The link between Biko and Ngugi wa Thiong'o

15 September 2003


Ngugi wa Thiong'o

The Steve Biko Memorial Lecture, held on the anniversary of his death last Friday, has become a major event in the South African national calendar. Promoted by the Steve Biko Foundation and hosted by UCT, it has evolved into a model of commemorative and resuscitative collaboration between a university and a civil society organisation, writes Vice-Chancellor Professor Njabulo Ndebele.

This year's Steve Biko Memorial Lecture was strengthened by attracting yet another writer of distinction to deliver it. World-renowned Kenyan writer, Ngugi wa Thiong'o, no stranger to South Africa, visited Cape Town to extend and consolidate a nascent tradition. This year, we should observe, must carry special significance for Ngugi. He visited his country for the first time after many years of exile. This visit confirmed for his many readers around the world the triumphant return of freedom and democracy to Kenya.

It should equally be a matter of note that Ngugi's visit to South Africa immediately followed that of Kenyan President Kibaki, who became the first Kenyan head of state to visit South Africa to strengthen ties between the two countries. While there tends to exist an unpredictable relationship between writers (or artists in general) and their governments, it is permissible that we should draw congruencies where they may not necessarily exist in the minds of the players involved.

But what is the connection between Ngugi and Biko? It is almost certain that Ngugi inspired Biko as he inspired many of Biko's generation. That generation discovered Africa when Mandela, the Black Pimpernel, was seen travelling across the continent in the sixties, meeting such leaders as Ben Bella and Nasser. The anti-colonial struggle was well underway. It saw the anti-colonial flourishing of African literature: Soyinka, Achebe, Okara, Mazrui, Ekwensi, Mphahlele, La Guma, and Ngugi.

The debates of the time that flourished in the cultural journal Transition, published in Uganda, covered such topics as: the language of African literature; African identity; anti-colonialism and anti-imperialism; and the nature and form of the African novel.

In the United States, Mohammed Ali, Eldridge Cleaver, Malcom X, Stokely Carmichael, and others spoke the language of black self-pride, self-assertion, and self-determination.

In South Africa Steve Biko, Barney Pityana, Mamphela Ramphele, and countless others articulated that same spirit in a parallel and complementary fashion. It was a simultaneous process of mutual influence in which black people around the world responded to common patterns of white oppression of black people.

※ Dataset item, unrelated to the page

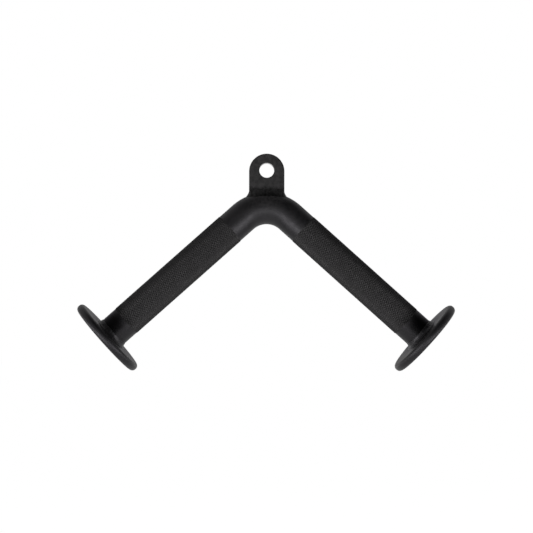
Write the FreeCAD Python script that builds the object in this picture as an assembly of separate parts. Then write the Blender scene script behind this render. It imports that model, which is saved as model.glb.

Ngugi inspired his many readers through his artistic exploration of class and racial oppression in Africa. His artistic vision found resonance in many young Africans of the time: including Biko.

The central relevance of Ngugi, and other African writers such as Achebe, Soyinka, and Ayi Kwei Armah, is that they saw the promise of independence and witnessed the onset of disappointment and betrayal so early in the African project for reconstruction and resuscitation. They showed both the value and pitfalls of the politics of racial pride. An over-emphasis on race may leave inherited structures or power and domination in tact. Black people, caught in enabling, inherited structures of domination, may oppress as much as the white colonialist. These writers sought to extend the meaning of freedom beyond racial solidarity.

They remind us that the nomenclature of "black this", and "black that" in a post-apartheid South Africa, in which black people are in the majority and in power, is fraught with both opportunity and danger. It could be an expression of persistent psychological vulnerability rather than strength. A freed population in power should not depend on the definitions of colour coding to identify and assert itself. It should single-mindedly focus on a far-reaching restructuring of society in which the majoritarian character of blackness is assumed and promoted without being glorified in such terms as "black empowerment", but that if we should resort to such terms it should be on the basis of a tight time frame, after which they can be purposefully abandoned. Otherwise we will have black people in power behaving no differently from white people in the same structures of social organisation.

In simple terms: to seek to be free on the basis of blackness is to affirm the basis on which black people were oppressed. It is a condition that nurtures opportunism and entitlement rather than innovation and self-determination.

Seen in this light, the combination of Ngugi and Biko brings together identity and praxis.